Turns out ‘The Benedict Option’ is a hoax

Turns out ‘The Benedict Option’ is a hoax, by John Jalsevac.

I was a little mystified, having finished reading The Benedict Option (TBO), to discover not only that the book turns out to be in many respects an elaborate –- albeit well-intentioned and probably evangelically useful –- practical joke, but also that so few seem to have noticed that author Rod Dreher himself admits as much about halfway through, and cheerfully gives up the punchline. …

And the joke is this: the Benedict Option isn’t. An option, I mean. No more than being a Christian is, for the simple reason that they’re very nearly the same thing. …

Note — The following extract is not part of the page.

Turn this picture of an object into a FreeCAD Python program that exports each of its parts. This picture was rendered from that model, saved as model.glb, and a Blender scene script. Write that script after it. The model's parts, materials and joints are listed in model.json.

One blogger has boiled Dreher’s book down into 43 concrete proposals, and, with one or two possible exceptions, the final product reads more akin to Practical Christian Living 101, than Rod Dreher’s Guide to How to Flee the Coming Apocalypse.

For those interested in the Benedict Option or the fate of traditional values in today’s PC society, this article is incisive.

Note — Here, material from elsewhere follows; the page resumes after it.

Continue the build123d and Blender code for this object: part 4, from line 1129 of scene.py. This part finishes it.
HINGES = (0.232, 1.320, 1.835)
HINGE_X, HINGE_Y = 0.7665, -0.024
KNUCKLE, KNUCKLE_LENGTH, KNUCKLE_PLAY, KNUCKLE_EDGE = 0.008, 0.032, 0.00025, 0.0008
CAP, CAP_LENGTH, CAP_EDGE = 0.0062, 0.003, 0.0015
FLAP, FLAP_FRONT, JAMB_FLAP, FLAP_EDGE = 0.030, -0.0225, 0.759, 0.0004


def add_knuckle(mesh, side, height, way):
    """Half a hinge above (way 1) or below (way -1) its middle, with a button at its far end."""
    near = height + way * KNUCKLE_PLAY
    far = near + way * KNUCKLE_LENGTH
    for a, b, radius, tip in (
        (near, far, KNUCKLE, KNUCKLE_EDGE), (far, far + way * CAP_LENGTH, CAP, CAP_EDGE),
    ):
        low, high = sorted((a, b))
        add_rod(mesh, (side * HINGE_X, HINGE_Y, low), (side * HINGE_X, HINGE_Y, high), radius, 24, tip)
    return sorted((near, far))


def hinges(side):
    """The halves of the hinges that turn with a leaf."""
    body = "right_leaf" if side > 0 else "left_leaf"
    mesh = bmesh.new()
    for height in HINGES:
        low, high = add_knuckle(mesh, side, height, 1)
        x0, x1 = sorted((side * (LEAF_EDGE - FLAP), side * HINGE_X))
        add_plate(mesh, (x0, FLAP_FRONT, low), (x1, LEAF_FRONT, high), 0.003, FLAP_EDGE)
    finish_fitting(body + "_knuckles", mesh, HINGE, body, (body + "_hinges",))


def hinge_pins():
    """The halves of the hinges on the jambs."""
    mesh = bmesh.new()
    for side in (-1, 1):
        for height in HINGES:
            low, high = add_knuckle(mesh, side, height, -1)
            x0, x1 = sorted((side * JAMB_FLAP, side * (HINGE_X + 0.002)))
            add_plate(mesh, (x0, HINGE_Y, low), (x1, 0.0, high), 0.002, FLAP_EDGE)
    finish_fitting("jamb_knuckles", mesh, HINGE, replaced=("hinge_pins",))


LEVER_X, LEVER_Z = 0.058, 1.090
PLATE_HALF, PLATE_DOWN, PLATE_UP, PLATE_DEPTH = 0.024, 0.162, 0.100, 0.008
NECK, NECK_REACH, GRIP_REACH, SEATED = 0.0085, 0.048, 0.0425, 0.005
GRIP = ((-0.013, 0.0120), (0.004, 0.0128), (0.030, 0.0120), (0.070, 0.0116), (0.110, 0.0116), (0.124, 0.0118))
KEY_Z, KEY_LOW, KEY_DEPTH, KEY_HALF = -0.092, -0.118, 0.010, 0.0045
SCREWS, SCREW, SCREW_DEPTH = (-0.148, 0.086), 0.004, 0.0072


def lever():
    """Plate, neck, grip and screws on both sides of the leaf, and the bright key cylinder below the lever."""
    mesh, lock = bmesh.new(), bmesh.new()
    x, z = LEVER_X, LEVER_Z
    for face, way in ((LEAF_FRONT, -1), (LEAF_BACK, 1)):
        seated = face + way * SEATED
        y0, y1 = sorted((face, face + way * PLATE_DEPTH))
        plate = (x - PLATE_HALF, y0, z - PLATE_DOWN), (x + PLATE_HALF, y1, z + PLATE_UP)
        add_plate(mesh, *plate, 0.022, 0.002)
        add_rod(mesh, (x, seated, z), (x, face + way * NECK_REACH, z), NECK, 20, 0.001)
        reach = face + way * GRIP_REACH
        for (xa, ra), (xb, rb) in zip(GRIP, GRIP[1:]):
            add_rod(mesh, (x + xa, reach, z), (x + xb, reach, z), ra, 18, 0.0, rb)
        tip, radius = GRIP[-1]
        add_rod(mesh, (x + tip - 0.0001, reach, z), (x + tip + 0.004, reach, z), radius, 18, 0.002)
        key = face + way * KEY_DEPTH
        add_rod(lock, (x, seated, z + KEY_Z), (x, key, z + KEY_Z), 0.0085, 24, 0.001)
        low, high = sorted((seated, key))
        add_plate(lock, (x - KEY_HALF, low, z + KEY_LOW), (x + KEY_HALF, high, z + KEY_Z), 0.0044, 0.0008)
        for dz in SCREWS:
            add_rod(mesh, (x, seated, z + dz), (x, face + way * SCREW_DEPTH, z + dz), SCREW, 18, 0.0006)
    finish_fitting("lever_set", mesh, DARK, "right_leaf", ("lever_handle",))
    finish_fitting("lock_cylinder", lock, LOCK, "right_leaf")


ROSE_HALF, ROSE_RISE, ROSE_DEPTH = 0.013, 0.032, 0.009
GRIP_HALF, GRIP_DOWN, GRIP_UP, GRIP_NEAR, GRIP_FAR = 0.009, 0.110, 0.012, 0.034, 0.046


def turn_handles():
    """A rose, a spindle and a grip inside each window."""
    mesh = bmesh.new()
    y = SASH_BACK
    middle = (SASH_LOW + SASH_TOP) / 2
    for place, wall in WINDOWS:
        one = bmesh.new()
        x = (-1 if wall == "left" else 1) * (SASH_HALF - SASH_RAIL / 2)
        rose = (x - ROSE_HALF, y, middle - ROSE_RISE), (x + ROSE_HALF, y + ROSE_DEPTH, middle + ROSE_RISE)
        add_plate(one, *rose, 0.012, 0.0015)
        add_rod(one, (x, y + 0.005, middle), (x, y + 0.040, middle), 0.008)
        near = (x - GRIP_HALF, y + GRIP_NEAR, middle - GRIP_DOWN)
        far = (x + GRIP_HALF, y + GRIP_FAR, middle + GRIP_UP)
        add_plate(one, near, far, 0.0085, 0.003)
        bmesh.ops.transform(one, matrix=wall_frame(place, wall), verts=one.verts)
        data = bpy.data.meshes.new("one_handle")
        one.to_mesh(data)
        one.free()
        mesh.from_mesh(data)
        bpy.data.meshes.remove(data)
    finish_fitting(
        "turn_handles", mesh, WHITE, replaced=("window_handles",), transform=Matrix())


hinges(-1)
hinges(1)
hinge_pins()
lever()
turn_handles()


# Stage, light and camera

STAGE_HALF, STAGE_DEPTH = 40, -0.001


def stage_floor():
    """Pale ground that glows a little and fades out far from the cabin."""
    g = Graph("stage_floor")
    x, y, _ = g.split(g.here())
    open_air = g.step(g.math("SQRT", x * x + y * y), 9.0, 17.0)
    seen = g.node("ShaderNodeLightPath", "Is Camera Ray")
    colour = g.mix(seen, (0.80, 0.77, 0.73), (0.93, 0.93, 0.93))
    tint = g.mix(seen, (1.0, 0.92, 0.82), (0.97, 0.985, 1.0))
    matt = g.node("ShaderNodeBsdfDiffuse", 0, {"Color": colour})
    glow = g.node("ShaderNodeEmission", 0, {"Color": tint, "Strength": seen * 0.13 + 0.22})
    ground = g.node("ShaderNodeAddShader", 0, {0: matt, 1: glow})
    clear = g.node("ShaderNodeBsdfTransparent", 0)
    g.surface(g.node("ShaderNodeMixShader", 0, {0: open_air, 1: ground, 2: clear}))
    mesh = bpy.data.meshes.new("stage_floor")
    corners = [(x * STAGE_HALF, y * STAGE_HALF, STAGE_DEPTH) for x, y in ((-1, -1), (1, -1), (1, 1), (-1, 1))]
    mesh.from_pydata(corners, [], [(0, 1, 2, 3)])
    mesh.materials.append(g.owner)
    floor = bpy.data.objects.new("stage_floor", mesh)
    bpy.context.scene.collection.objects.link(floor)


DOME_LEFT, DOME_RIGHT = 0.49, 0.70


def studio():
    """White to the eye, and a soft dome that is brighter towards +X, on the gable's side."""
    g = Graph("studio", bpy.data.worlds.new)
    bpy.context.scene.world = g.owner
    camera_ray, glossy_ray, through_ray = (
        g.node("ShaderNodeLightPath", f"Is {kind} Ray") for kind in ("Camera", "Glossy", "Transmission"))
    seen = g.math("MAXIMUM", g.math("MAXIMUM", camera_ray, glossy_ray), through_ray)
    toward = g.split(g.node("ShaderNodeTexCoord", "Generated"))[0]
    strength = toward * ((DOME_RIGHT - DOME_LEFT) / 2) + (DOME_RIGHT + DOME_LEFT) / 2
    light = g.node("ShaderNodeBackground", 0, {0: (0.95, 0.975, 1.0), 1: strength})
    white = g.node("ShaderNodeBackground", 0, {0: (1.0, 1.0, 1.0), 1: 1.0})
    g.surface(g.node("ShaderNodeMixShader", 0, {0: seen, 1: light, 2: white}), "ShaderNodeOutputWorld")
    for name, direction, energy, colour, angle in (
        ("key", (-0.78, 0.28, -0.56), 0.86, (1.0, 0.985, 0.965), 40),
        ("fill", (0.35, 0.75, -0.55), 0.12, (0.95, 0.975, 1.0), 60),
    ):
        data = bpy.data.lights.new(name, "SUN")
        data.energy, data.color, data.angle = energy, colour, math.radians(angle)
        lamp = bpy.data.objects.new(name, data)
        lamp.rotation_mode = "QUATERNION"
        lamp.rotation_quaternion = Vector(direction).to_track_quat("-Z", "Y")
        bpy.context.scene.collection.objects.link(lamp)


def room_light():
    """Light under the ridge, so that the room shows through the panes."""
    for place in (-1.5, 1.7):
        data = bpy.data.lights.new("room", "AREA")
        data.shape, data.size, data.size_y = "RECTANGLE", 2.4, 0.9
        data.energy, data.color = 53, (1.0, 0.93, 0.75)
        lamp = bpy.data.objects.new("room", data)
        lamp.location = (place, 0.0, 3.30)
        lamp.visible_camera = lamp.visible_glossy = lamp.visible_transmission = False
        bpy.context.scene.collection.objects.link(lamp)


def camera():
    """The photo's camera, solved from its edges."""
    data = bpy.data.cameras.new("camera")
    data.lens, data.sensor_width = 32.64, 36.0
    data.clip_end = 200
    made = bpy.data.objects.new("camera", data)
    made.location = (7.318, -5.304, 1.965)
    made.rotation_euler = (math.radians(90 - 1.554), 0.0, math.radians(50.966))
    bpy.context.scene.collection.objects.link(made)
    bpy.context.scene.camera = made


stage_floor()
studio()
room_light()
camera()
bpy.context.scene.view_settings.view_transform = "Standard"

What Dreher seems to be proposing is really an escape from the PC propaganda soaking our minds, rather than fighting it:

Here is Dreher summarizing what he calls the “antipolitical politics” of the Benedict Option: “Secede culturally from the mainstream. Turn off the television. Put the smartphones away. Read books. Play games. Make music. Feast with your neighbors. It is not enough to avoid what is bad; you must also embrace what is good. Start a church, or a group within your church. Open a classical Christian school, or join and strengthen one that exists. Plant a garden, and participate in a local farmer’s market. Teach kids how to play music, and start a band. Join the volunteer fire department.” …

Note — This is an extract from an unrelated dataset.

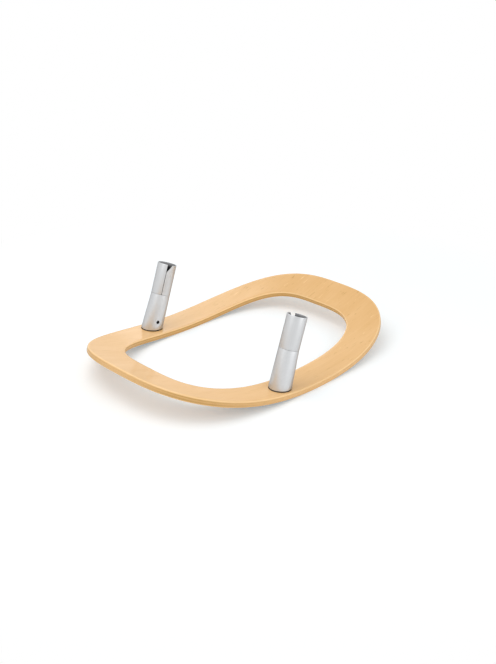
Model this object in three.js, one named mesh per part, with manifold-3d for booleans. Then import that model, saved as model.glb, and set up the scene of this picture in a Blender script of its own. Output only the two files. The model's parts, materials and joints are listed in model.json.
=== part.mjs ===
// Rocking base: a bent plywood ring that rocks on the floor, with a leaning post at each side.
// Each post is a cast foot over a core that is screwed on from below, with a split sleeve above.
// The sleeves take the two tube ends of the seat that the base carries.
// Units are millimetres and degrees. X runs across, +Y to the back and +Z up.
// The origin is on the floor, under the middle of the ring.

import * as THREE from 'three';
import { mergeVertices } from 'three/addons/utils/BufferGeometryUtils.js';
import Module from 'manifold-3d';

const wasm = await Module();
wasm.setup();

// Clearances
const fitGap = 0.3; // between pieces that touch or slide
const overrun = 2; // how far a cutting shape reaches past what it cuts

// Ring: width, length and bands are seen from above
const ringWidth = 530;
const ringLength = 755;
const ringThickness = 15;
const sideBand = 83.5;
const endBand = 89.5;
const bendRadius = 1057; // of the underside
const edgeRadius = 4;
const landLength = 84; // of the flat under the middle, on which the ring rests
const outerPower = 2.9; // 2 is an ellipse, and more is squarer
const innerPower = 3.4;
const stepsAround = 112;
const stepsAcross = 4;
const stepsPerEdge = 3;

// Posts
const postInset = 41.5; // from the ring's side to the post's middle, on the wood
const postForward = 93; // from the middle of the ring to the posts, to the front
const postLean = 18.5; // to the back, from upright
const postHeight = 172.5; // from the wood to the rim, along the post
const roundSteps = 48; // sides of a round piece
const holeSteps = 24; // sides of a screw or hole
const keySides = 6; // of a hex socket
const halfTurn = 180;

// Sleeve
const sleeveDiameter = 48;
const sleeveLength = 78.5;
const sleeveWall = 2.5;
const rimRound = 0.8;
const rimSteps = 2; // of the rounding
const mouthBevel = 0.4; // inside the rim
const slitWidth = 1.2;
const slitTurn = -37; // of the left sleeve's slit, from inward, and to the back where it is more
const notchWidth = 12.5; // at the rim
const notchDepth = 20;

// Foot
const footDiameter = 53.8; // on the wood
const footShift = 3.3; // how far the foot's middle lies outside the post's, on the wood
const seamBevel = 0.6;

// Core
const blockHeight = 34;
const neckDiameter = 26;
const collarLength = 30;
const spigotLength = 20; // how far the collar reaches up into the sleeve
const coreBevel = 1.5;

// Gasket
const gasketThickness = 2;
const gasketInset = 0.3;

// Screws from below
const screwDiameter = 6;
const screwLength = 25;
const screwHeadDiameter = 12;
const screwSpacing = 26;
const screwKey = 4; // across the flats
const screwKeyDepth = 2.6;
const screwHoleEnd = 2; // free depth past the screw's tip

// Lock screw
const lockDiameter = 8;
const lockLength = 12;
const lockHeight = 22.5; // above the wood, along the post
const lockTurn = -19; // from inward, and to the back where it is more
const lockSunk = 2.2; // below the foot's surface
const lockKey = 4; // across the flats
const lockKeyDepth = 5;
const lockBevel = 0.8;

// What follows from these sizes
const midRadius = bendRadius - ringThickness / 2;
const topRadius = bendRadius - ringThickness;
const landDepth = bendRadius - Math.sqrt(bendRadius ** 2 - (landLength / 2) ** 2);
const bendCentre = bendRadius - landDepth;
const wallReach = ringThickness / 2 - edgeRadius;
const outerHalf = {
  x: ringWidth / 2,
  y: ringLength / 2 / (1 + wallReach / midRadius),
};
const innerHalf = { x: outerHalf.x - sideBand, y: outerHalf.y - endBand };
const seatY = -postForward;
const seatTilt = THREE.MathUtils.radToDeg(Math.asin(postForward / topRadius));
const leanOnSeat = postLean - seatTilt;
const seatHeight = bendCentre - Math.sqrt(topRadius ** 2 - seatY ** 2);
const seatHollow = topRadius - Math.sqrt(topRadius ** 2 - (footDiameter / 2) ** 2);
const gasketBase = seatHollow + fitGap;
const gasketTop = gasketBase + gasketThickness;
const footBase = gasketTop + fitGap;
const seamHeight = postHeight - sleeveLength;
const boreRadius = sleeveDiameter / 2 - sleeveWall;
const coreRadius = boreRadius - fitGap;
const collarTop = seamHeight + spigotLength;
const screwHead = (screwHeadDiameter - screwDiameter) / 2;
const screwBase = fitGap - ringThickness;

// Colours and finishes
const wood = { color: '#efcd98', roughness: 0.45, metalness: 0 };
const satinMetal = { color: '#cfcfd0', roughness: 0.35, metalness: 0.9 };
const turnedMetal = { color: '#a9abad', roughness: 0.5, metalness: 0.9 };
const plating = { color: '#b9bcc0', roughness: 0.4, metalness: 1 };
const blackSteel = { color: '#2b2c2e', roughness: 0.55, metalness: 0.6 };
const rubber = { color: '#1c1c1c', roughness: 0.85, metalness: 0 };

// Helpers: a closed geometry becomes a solid to cut, and a solid becomes a named mesh
function solid(geometry, matrix = new THREE.Matrix4()) {
  const plain = geometry.clone().applyMatrix4(matrix);
  plain.deleteAttribute('normal');
  plain.deleteAttribute('uv');
  const merged = mergeVertices(plain);
  return new wasm.Manifold(new wasm.Mesh({
    numProp: merged.attributes.position.itemSize,
    vertProperties: new Float32Array(merged.attributes.position.array),
    triVerts: new Uint32Array(merged.index.array),
  }));
}

function named(name, shape, finish) {
  const cut = shape.getMesh();
  const geometry = new THREE.BufferGeometry();
  geometry.setAttribute('position', new THREE.BufferAttribute(cut.vertProperties, cut.numProp));
  geometry.setIndex(new THREE.BufferAttribute(cut.triVerts, 1));
  geometry.computeVertexNormals();
  const mesh = new THREE.Mesh(geometry, new THREE.MeshStandardMaterial(finish));
  mesh.name = name;
  return mesh;
}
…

Many of the criticisms of Dreher appear to arise from a failure to read the signs of the times, or of an excessive confidence in ordinary Christians’ capacity to withstand growing external pressure to conform. Consider, for instance, the protests against Dreher’s near-categorical advice to Christian parents to withdraw their children from public schools. Perhaps Dreher was too absolute. Perhaps he ought to have given some allowance for the wide divergence in the quality of public schools. I don’t know. But I do know that those who respond that it is necessary for Christian children to remain in public schools so as to act as “salt and light” to their non-Christian peers are displaying a potentially disastrous naiveté. Either they happen to have unusually saintly children, or they are grossly underestimating the challenges an isolated Christian teen faces in staying faithful in the midst of overwhelming peer pressure.